One of the key lessons learned from the pandemic is that organizations have learned to work in new and innovative ways. During lockdowns imposed throughout the pandemic, companies were able to use remote working and technology to overcome many of the challenges during this time.
At the same time, the global workforce adapted to new conditions and also new schedules that not only benefited their employers but also their personal needs. In fact, Workmonitor data showed that 40% of those surveyed said having job flexibility to accommodate their personal lives is one of the most important factors driving their career choices.
The ranks of companies with workplace policies that accommodate personal schedules are likely to grow, according to the US chairman of PwC. Tim Ryan told the New York Times that “you need to have multiple options” for remote work arrangements. Workmonitor research has also shown that the majority of workers surveyed prefer a hybrid schedule of some days in the workplace and others at home.
Whether flexibility means working from home or non-traditional hours — the CEO of IBM has said in the article that a 9-to-5 schedule is not as meaningful as getting the work done — employers that offer such flexibility are best positioned to attract and retain talent. Companies can only do this with regular surveying of their people and a willingness to make changes as needed.

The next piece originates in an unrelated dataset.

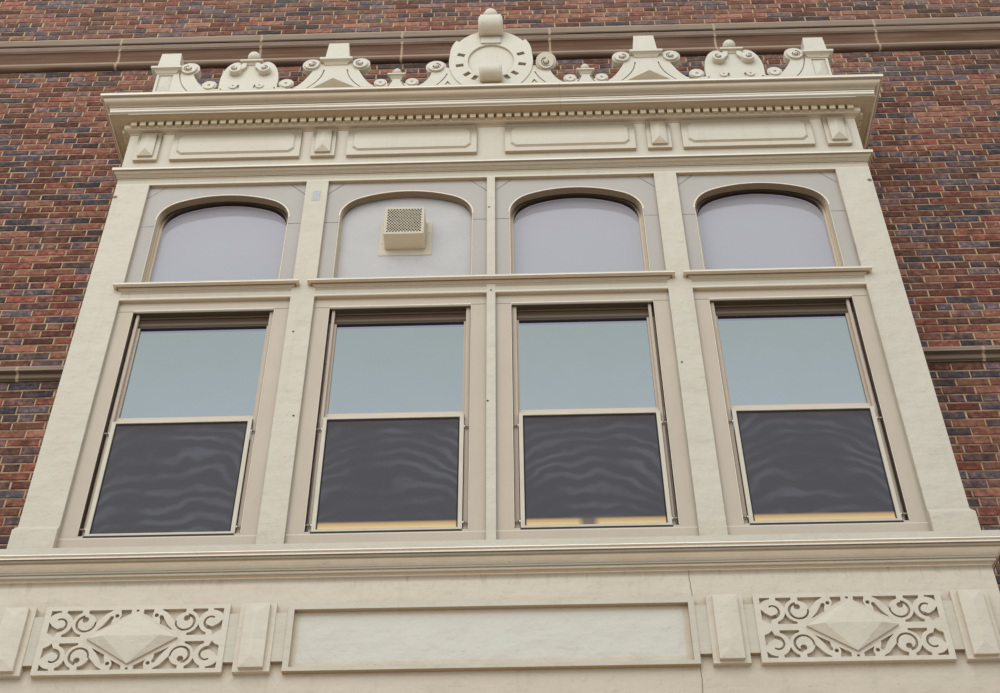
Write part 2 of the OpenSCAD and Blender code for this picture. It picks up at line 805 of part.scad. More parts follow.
lip_half = open_half - jamb_lip;
lip_z0 = open_z0 + jamb_lip;
lip_z1 = open_z1 - jamb_lip;
glass_half = lip_half - stile_w;

// The jamb with the upper sash in its outer track and the lower sash in its inner one
module sashes(i) {
    jamb_wide = 18;
    placed() color(board_grey) translate([window_xs[i], 0, 0]) {
        facing(jamb_y, jamb_t) ring(open_half + jamb_wide, open_z0 - jamb_wide, open_z1 + jamb_wide,
            jamb_lip + jamb_wide, jamb_lip + jamb_wide, jamb_lip + jamb_wide);
        facing(outer_sash_y, sash_t)
            ring(lip_half, meeting_z - meeting_rail, lip_z1, stile_w, meeting_rail, head_rail);
        facing(inner_sash_y, sash_t)
            ring(lip_half, lip_z0, meeting_z, stile_w, bottom_rail, meeting_rail);
    }
}

module sashes_1() {
    sashes(0);
}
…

Talent scarcity will likely continue in the months and years ahead. With greying demographics in many countries, a shortfall in the number of skilled graduates and rising demand for technical skills, the labor market won’t be able to reach an equilibrium any time soon. Companies that offer a compelling employee value proposition such as job flexibility, an inclusive workplace and a feeling of belonging will be better prepared for the growing skills gap ahead.